The financiers blame the states’ impoverishment on profligacy, while, in truth, they have been using every ploy to starve governments. They outsource labor, which ends the tax contribution of idled domestic workers and lowers that of others whose wages erode in the process; they relocate corporations to avoid being taxed in the mother country; and they sequester profits in tax havens and – through blatant blackmail – will repatriate the money only if their tax rates are drastically slashed. Trillions of dollars are stashed out of government’s reach, and the recent Panama revelations about hidden fortunes are only the tip of the iceberg. A CEO’s only job is to raise stock value, and a better or needed product will be produced only if it serves that purpose. In the U.S. today finance – capitalism’s non-productive sector – accounts for over 30 percent of corporate profits, while in the 1950s it accounted for only 3 percent.

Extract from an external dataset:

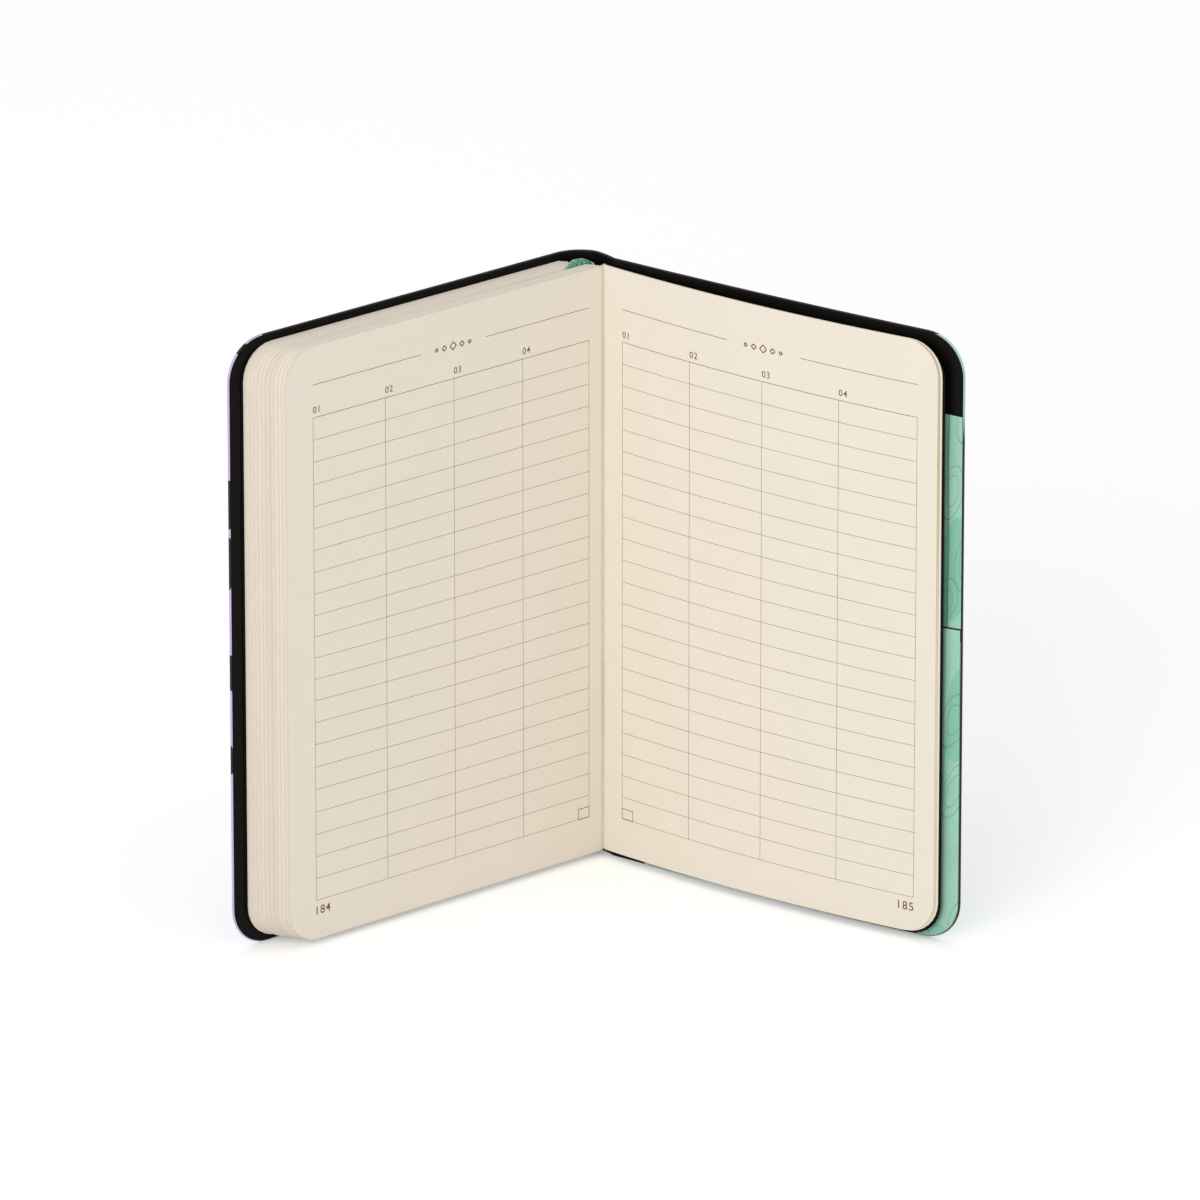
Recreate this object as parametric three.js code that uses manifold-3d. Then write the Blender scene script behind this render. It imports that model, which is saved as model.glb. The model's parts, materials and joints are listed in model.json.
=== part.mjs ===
// A softcover notebook, sewn in sections, standing on its tail and open in a V.
// Millimetres, +Z up, -Y towards the reader. The gutter is a vertical line, and
// each side of the book is built in a frame of its own that starts at the gutter:
// local x runs to the fore edge, and depth is counted from the open page backwards.

import * as THREE from 'three';
import { mergeVertices } from 'three/addons/utils/BufferGeometryUtils.js';
import Module from 'manifold-3d';

const wasm = await Module();
wasm.setup();

// Driving dimensions of the opening
const leftPageAngle = 41; // degrees from the X axis to the left page
const rightPageAngle = 36.5; // degrees from the X axis to the right page
const backCoverFan = 1.0; // degrees that the back cover falls behind the right leaves

// Driving dimensions of the text block
const leafWidth = 114.75;
const leafHeight = 174.4;
const leafThickness = 0.12;
const leafCornerRadius = 10;
const foldClearance = 0.35; // from the gutter's axis to the first leaf's fold
const looseLeavesPerSide = 4; // leaves of the open section on each side
const closedSections = 11;
const sectionThickness = 0.92; // eight leaves
const foreEdgeSlant = 6.5; // how far the first section's fore edge stands out past the open leaf
const flyleafThickness = 0.15;

// Driving dimensions of the cover
const tailOverhang = 1.8; // from the cover's tail edge up to the leaves
const headOverhang = 2.3; // from the leaves up to the cover's head edge
const frontForeOverhang = 4.3; // cover past the first section's fore edge
const backForeOverhang = 5.7; // cover past the last leaf's fore edge
const coverCornerRadius = 12;
const skinThickness = 0.4;
const boardThickness = 0.4;
const pastedownThickness = 0.2;
const boardInset = 1.2; // skin turned over the board's edge
const pastedownInset = 0.6;
const backHingeOffset = 2.2; // from the gutter to the back cover's first edge
const hingeClearance = 0.2; // from the front hinge's axis to the cover's first edge

// Driving dimensions of the spine
const spineLiningThickness = 0.3;
const spineLiningClearance = 0.5; // from the slanting line of the folds
const spineLiningStart = 2.2; // from the gutter, clear of the back cover's swing
const spineLiningInset = 5; // spine lining's ends from the leaves' head and tail
const spineBulge = 5.2; // how far the hollow spine bows out behind the hinges
const spineHingeGap = 0.5; // front hinge's axis to the spine panel
const spineEnd = new THREE.Vector2(-0.9, 5.95); // right end of the stiff panel, clear of the cover's swing
const spineLinerThickness = 0.3;
const hingeSkinGap = 0.3;

// Driving dimensions of the sewing
const threadDiameter = 0.36;
const stitchLength = 24;
const stitchFromHead = 19; // from the leaves' head down to the upper stitch
const stitchFromTail = 34; // from the leaves' tail up to the lower stitch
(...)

The ruthless domination of global financial capital is facilitated by non-democratic global institutions – the International Monetary Fund (IMF), the World Bank, and the World Trade Organization (WTO) – with every trade deal enhancing the free mobility of capital and products across national borders, regardless of the negative effect on the nation. As an agent of control, the nation-state has been eviscerated by the dominance of global capital. Democratic governments themselves, co-opted by capital’s representatives, bend over backwards to serve capital. By a failure to collect taxes, through an ongoing process of deregulation, and by the granting of lavish, unneeded subsidies to agribusiness, energy giants, and other corporations, governments further deplete themselves of the funds they need for social benefit and stability. The rich are doing an enviable job in keeping any part of their money from the people – money they originally extracted from the people as profit – and, ironically, the people’s governments are helping them do it!

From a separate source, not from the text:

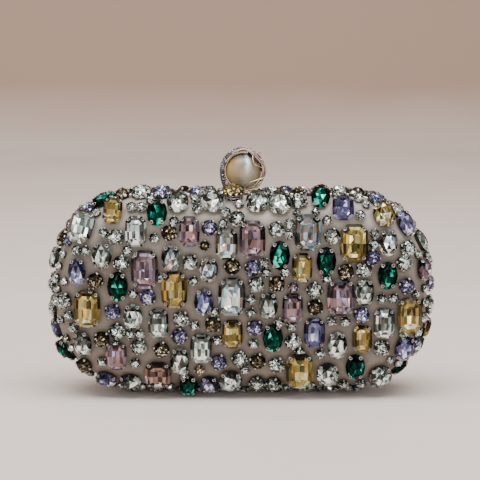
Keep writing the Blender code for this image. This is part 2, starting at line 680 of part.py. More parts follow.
def make_catch(frame):
    # Stirrup under the front strip, whose bar the lever's tooth holds
    bar_end = -ARM_REACH + TOOTH_THICKNESS + CATCH_PLAY
    bar = (bar_end, bar_end + CATCH_BAR_DEPTH)
    tooth_bottom = PIVOT_HEIGHT - HUB_RADIUS
    top = tooth_bottom - SEAT_GAP
    leg_out = CATCH_INSIDE + PLATE_THICKNESS
    middle = sum(bar) / 2
    start, end = middle - FOOT_DEPTH / 2, middle + FOOT_DEPTH / 2
    catch = plate_box("catch", (-leg_out, leg_out), bar, (top - CATCH_BAR_HEIGHT, top))
    for way, word in ((-1, "left"), (1, "right")):
        leg = sorted((way * CATCH_INSIDE, way * leg_out))
        foot = sorted((way * CATCH_INSIDE, way * (CATCH_INSIDE + FOOT_LENGTH)))
        combine(catch, plate_box("leg_" + word, leg, (bar[0] - CATCH_BAR_DEPTH / 2,
                                                      bar[1] + CATCH_BAR_DEPTH / 2),
                                 (top - CATCH_BAR_HEIGHT, PLATE_TOP)), "UNION")
        combine(catch, plate_box("catch_foot_" + word, foot, (start, end),
                                 (PLATE_BOTTOM, PLATE_TOP)), "UNION")
    make_rivets("catch", frame, catch, CATCH_INSIDE, middle)
    finish(catch, SILVER, 0.4, 1)


def make_lever():
    # Rocking lever: hub on the pin, stem up to the knob, arm forward to the hooked tooth
    half = LEVER_WIDTH / 2
    arm_top = PIVOT_HEIGHT + HUB_RADIUS
    lever = rod("clasp_lever", (CLASP_X, PIVOT_DEPTH, PIVOT_HEIGHT), HUB_RADIUS, LEVER_WIDTH, "X")
    arm = plate_box("arm", (-half, half), (-ARM_REACH, PIVOT_DEPTH),
                    (arm_top - ARM_THICKNESS, arm_top))
    tooth = plate_box("tooth", (-half, half), (-ARM_REACH, -ARM_REACH + TOOTH_THICKNESS),
                      (PIVOT_HEIGHT - HUB_RADIUS, arm_top - ARM_THICKNESS / 2))
    stem_bottom = arm_top - ARM_THICKNESS / 2
    stem_top = BASE_BOTTOM - SEAT_GAP
    stem = rod("stem", (CLASP_X, 0, (stem_bottom + stem_top) / 2), STEM_RADIUS,
               stem_top - stem_bottom)
    for shape in (arm, tooth, stem):
        combine(lever, shape, "UNION")
    bore = rod("lever_bore", (CLASP_X, PIVOT_DEPTH, PIVOT_HEIGHT), PIVOT_PIN_RADIUS + SEAT_GAP,
               LEVER_WIDTH + CUT_OVERRUN, "X", 12)
    combine(lever, bore, "DIFFERENCE")
    finish(lever, SILVER, 0.35, 1)


def make_knob_seat():
    base = rod("knob_base", (CLASP_X, 0, BASE_BOTTOM + BASE_THICKNESS / 2), BASE_RADIUS,
               BASE_THICKNESS, sides=24)
    finish(base, GILT, 0.3, 1)
    collar = rod("knob_collar", (CLASP_X, 0, COLLAR_BOTTOM + COLLAR_HEIGHT / 2), COLLAR_RADIUS,
                 COLLAR_HEIGHT)
    finish(collar, GILT, 0.3, 1)


def make_pearl():
    shape = bmesh.new()
    bmesh.ops.create_uvsphere(shape, u_segments=20, v_segments=12, radius=PEARL_RADIUS,
                              matrix=Matrix.Translation((CLASP_X, 0, PEARL_HEIGHT)))
    pearl = add_mesh("pearl", shape)
    pearl.data.shade_smooth()
    finish(pearl, (0.68, 0.58, 0.45), 0.2, 0.1)


def make_hoop(name, depth):
    bpy.ops.mesh.primitive_torus_add(
        major_segments=24, minor_segments=5, major_radius=HOOP_RADIUS, minor_radius=HOOP_WIRE,
        location=(CLASP_X, depth, PEARL_HEIGHT), rotation=(math.pi / 2, 0, 0))
    hoop = bpy.context.object
    hoop.name = name
    for collection in list(hoop.users_collection):
        collection.objects.unlink(hoop)
    CLUTCH.objects.link(hoop)
    return hoop


def make_cross_wire(name, start, end):
    # A wire that crosses from the front hoop to the rear one, on a ball round the pearl
    steps = 6
    curve = bpy.data.curves.new(name, "CURVE")
    curve.dimensions = "3D"
    curve.bevel_depth = CROSS_WIRE
    curve.bevel_resolution = 1
    curve.use_fill_caps = True
    spline = curve.splines.new("POLY")
    spline.points.add(steps)
    for index, point in enumerate(spline.points):
        share = index / steps
        angle = math.radians(start + (end - start) * share)
        depth = HOOP_OFFSET * (2 * share - 1)
        radius = math.sqrt(CAGE_RADIUS ** 2 - depth ** 2)
        point.co = (CLASP_X + radius * math.cos(angle), depth,
                    PEARL_HEIGHT + radius * math.sin(angle), 1)
    wire = bpy.data.objects.new(name, curve)
    CLUTCH.objects.link(wire)
    return curve_to_mesh(wire)


def make_cage():
    cage = make_hoop("wire_cage", -HOOP_OFFSET)
    for index, (start, end) in enumerate(CROSS_WIRE_ANGLES):
        combine(cage, make_cross_wire(f"cross_wire_{index}", start, end), "UNION")
    combine(cage, make_hoop("rear_hoop", HOOP_OFFSET), "UNION")
    finish(cage, GILT, 0.25, 1)


def make_crystal_band():
    # A curved band over the upper left of the cage: an open strip that is thickened inwards
    steps = 12
    shape = bmesh.new()
    pairs = []
    for index in range(steps + 1):
        angle = BAND_START + (BAND_END - BAND_START) * index / steps
        x = CLASP_X + BAND_RADIUS * math.cos(angle)
        z = PEARL_HEIGHT + BAND_RADIUS * math.sin(angle)
        pairs.append([shape.verts.new((x, way * BAND_WIDTH / 2, z)) for way in (-1, 1)])
    for (front, rear), (next_front, next_rear) in zip(pairs, pairs[1:]):
        shape.faces.new((front, rear, next_rear, next_front))
    band = add_mesh("crystal_band", shape)
    thicken(band, BAND_THICKNESS)
    finish(band, (0.7, 0.7, 0.72), 0.15, 0.3)


def build():
    make_layers("front", FRONT)
    make_layers("rear", REAR)
    front_frame = make_frame("front", FRONT)
    rear_frame = make_frame("rear", REAR)
    make_arm_slot(front_frame)
    make_hinge_pin()
    make_bracket(rear_frame)
    make_spring()
    make_catch(front_frame)
    make_lever()
    make_knob_seat()
    make_pearl()
    make_cage()
    make_crystal_band()
    loose_stones("front", FRONT)
    loose_stones("rear", REAR)
    shoulder_stone()


build()
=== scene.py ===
import json
import math
import random

import bmesh
import bpy
import numpy as np
from mathutils import Matrix, Vector

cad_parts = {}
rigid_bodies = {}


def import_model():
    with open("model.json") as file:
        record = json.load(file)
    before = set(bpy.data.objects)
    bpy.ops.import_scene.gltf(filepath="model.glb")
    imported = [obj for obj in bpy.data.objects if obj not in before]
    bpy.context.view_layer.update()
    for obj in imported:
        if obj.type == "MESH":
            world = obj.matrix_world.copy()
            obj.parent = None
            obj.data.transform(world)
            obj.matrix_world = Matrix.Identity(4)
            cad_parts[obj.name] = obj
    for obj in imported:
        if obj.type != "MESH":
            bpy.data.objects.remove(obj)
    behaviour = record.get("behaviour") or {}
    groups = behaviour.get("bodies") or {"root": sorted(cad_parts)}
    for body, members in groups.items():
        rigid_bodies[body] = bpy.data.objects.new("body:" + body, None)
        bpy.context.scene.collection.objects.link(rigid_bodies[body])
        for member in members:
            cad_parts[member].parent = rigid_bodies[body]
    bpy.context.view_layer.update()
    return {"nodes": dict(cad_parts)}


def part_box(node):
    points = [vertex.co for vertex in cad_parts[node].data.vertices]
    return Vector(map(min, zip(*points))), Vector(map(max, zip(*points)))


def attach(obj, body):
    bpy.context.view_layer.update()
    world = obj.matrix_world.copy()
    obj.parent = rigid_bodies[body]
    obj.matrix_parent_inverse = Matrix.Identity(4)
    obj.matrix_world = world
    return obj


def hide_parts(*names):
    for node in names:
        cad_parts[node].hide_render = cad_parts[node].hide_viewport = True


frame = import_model()
front, rear = -1, 1
wordOf = {front: "front", rear: "rear"}

# The skin is the surface that the satin follows; its reach comes from the shell under it
skin = {"shellOffset": 0.0021, "sideStraight": 0.011, "edgeRadius": 0.014, "wallDepth": 0.005,
        "crown": 0.003}
edgeRadius, wallDepth, crown = skin["edgeRadius"], skin["wallDepth"], skin["crown"]
shellLow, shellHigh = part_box("front_shell")
leverLow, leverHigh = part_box("clasp_lever")
leverX = (leverLow.x + leverHigh.x) / 2
halfLength = (shellHigh.x - shellLow.x) / 2 + skin["shellOffset"]
halfHeight = (shellHigh.z - shellLow.z) / 2 + skin["shellOffset"]
centreHeight = (shellHigh.z + shellLow.z) / 2
cornerRadius = halfHeight - skin["sideStraight"] / 2
longStraight, shortStraight = halfLength - cornerRadius, halfHeight - cornerRadius
wayRound = 4 * (longStraight + shortStraight) + 2 * math.pi * cornerRadius


def newCollection(name):
    collection = bpy.data.collections.new(name)
    bpy.context.scene.collection.children.link(collection)
    return collection


pieceShelf, patternShelf = newCollection("dressed pieces"), newCollection("patterns")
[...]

Where does this over-arching global power of capital leave a fragmented world of nations separated from each other by their national borders and governments? Since it is impossible to address a global issue on a domestic level, the only option left to the isolated nation-state is to circumvent it. Presidential candidate Bernie Sanders would increase taxation of the domestic rich – an ostensibly sensible but questionable strategy, since it may do no more than precipitate more capital flight to off-shore havens. Any president can, of course, attempt to enlist the cooperation of the other afflicted nations in order to create a global political counterforce as potent as global capital. There may be a move in this direction in the call by United Kingdom PM David Cameron to host a global “anti-corruption” summit.

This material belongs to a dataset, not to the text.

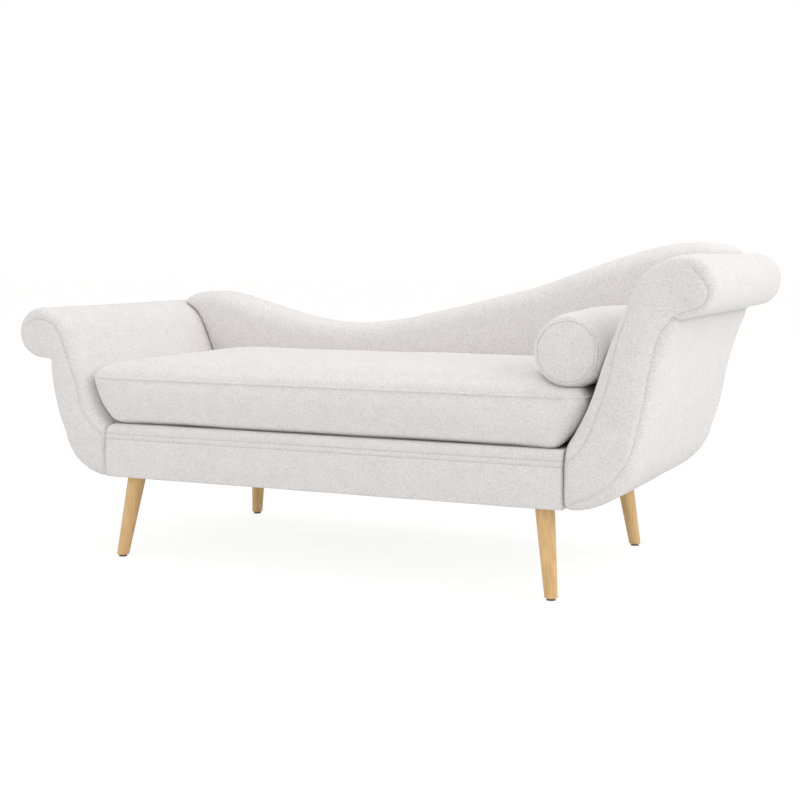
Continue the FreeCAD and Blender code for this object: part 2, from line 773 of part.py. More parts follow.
def turned_strip(length, y_middle, low, high, width):
    """A strip along the bolster at the zip's angle, between two distances from its axis."""
    strip = box(bolster_x+low, bolster_x+high, y_middle-length/2, y_middle+length/2,
                bolster_height-width/2, bolster_height+width/2)
    strip.rotate(Vector(bolster_x, 0, bolster_height), Vector(0, 1, 0), -bolster_zip_angle)
    return strip


def make_bolster():
    """Fill, cover, pipings and zip of the bolster."""
    outer = bolster_solid(0.0)
    inner = bolster_solid(cloth)
    axis = Vector(0, 1, 0)
    seats = []
    for name, y in (("bolster_front_piping", bolster_front), ("bolster_rear_piping", bolster_rear)):
        centre = Vector(bolster_x, y, bolster_height)
        save(name, Part.makeTorus(bolster_face_radius, bolster_piping_radius, centre, axis))
        seats.append(Part.makeTorus(bolster_face_radius, bolster_piping_radius+piping_gap, centre, axis))
    middle = (bolster_front+bolster_rear)/2
    floor = bolster_radius-zip_channel_depth
    channel = turned_strip(bolster_zip_length, middle, floor, bolster_radius+past_end, zip_channel_width)
    tape = turned_strip(bolster_zip_length, middle, floor, floor+zip_tape_thickness, zip_tape_width)
    slider_floor = floor+zip_tape_thickness+slider_gap
    slider_middle = middle-bolster_zip_length/2+slider_end_gap+slider_length/2
    slider = turned_strip(slider_length, slider_middle, slider_floor, slider_floor+slider_thickness,
                          slider_width)
    save("bolster_cover", cut_all(outer.cut(inner), [channel]+seats))
    save("bolster_core", inner.cut(channel))
    save("bolster_zip", tape)
    save("bolster_zip_slider", slider)


leg_bolts, plates, screws = make_legs()
bolts, nuts = [], []
for arm in (left_arm, right_arm):
    arm_bolts, arm_nuts = arm_bolt_set(arm)
    bolts += arm_bolts
    nuts += arm_nuts
save("arm_bolts", Part.makeCompound(bolts))
save("arm_bolt_nuts", Part.makeCompound(nuts))
dowels = make_back()
windows = make_seat_frame(leg_bolts, plates, screws, bolts, dowels)
straps = make_suspension()
make_front_rail_upholstery(straps, windows)
make_arm(left_arm, left_slats, bolts)
make_arm(right_arm, right_slats, bolts)
make_seat_cushion()
make_bolster()
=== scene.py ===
from math import cos, exp, pi, radians, sin
import bmesh
import bpy
from mathutils import Matrix, Vector, noise
from mathutils.bvhtree import BVHTree
from mathutils.kdtree import KDTree
import numpy as np


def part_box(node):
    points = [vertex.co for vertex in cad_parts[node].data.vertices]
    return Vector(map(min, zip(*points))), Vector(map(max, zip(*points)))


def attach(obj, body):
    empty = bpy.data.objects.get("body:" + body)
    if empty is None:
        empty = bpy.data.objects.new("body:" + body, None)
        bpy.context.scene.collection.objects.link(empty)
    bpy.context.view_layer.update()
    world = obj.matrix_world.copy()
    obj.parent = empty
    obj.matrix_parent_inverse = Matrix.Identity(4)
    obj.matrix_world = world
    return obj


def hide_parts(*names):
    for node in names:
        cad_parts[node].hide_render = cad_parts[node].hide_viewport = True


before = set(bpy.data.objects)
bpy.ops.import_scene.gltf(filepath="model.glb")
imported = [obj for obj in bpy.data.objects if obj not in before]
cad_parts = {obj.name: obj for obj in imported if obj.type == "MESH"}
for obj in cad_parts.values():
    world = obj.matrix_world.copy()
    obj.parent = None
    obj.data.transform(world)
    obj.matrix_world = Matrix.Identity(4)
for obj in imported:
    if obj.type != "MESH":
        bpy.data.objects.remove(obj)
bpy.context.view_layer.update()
scene = bpy.context.scene
scene.view_settings.view_transform = "Standard"

# Camera
# The camera stands to the right of the middle of the seat, at about the height of the taller
# arm, and has a long lens.
camera_data = bpy.data.cameras.new("camera")
camera_data.sensor_width = 36.0
camera_data.lens = 67.09
camera = bpy.data.objects.new("camera", camera_data)
camera.location = (1.4771, -3.1821, 0.7223)
camera.rotation_euler = (radians(84.167), 0, radians(24.70))
scene.collection.objects.link(camera)
scene.camera = camera


# Studio floor and light
# A white paper floor that runs out of sight, one broad soft lamp from the right, one from the
# front left and one overhead, in a white room.
def add_piece(name, bm):
    """A bmesh as an object with its place in its mesh."""
    mesh = bpy.data.meshes.new(name)
    bm.to_mesh(mesh)
    bm.free()
    piece = bpy.data.objects.new(name, mesh)
    scene.collection.objects.link(piece)
    return piece


def new_material(name):
    """An empty node material and its output."""
    material = bpy.data.materials.new(name)
    material.use_nodes = True
    nodes = material.node_tree.nodes
    nodes.clear()
    return material, nodes, material.node_tree.links, nodes.new("ShaderNodeOutputMaterial")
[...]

But since leaders like Cameron are part of the capitalist establishment, it appears more and more that change will come only from the bottom up. The steady worldwide buildup of massive popular demonstrations suggests the most powerful manifestation of class struggle since the Great Depression. Protests are rife throughout Europe, with 120,000 people massing in France over the weekend of 4/9/16 in a pro-democracy, anti-austerity, and anti-capitalist demonstration. At this writing in the U.S., the Democracy Spring movement has drawn throngs to its weeklong program culminating in a 4/16 march on Washington. At the same time, 36,000 Verizon workers are on strike in New York City.
If this global response to the depredations of global finance capital unifies itself into a single organization of global resistance, the destructive autocracy of global capital will be in deep trouble. Once the people of the world have had it, so has global capital – and that day could well be on the horizon.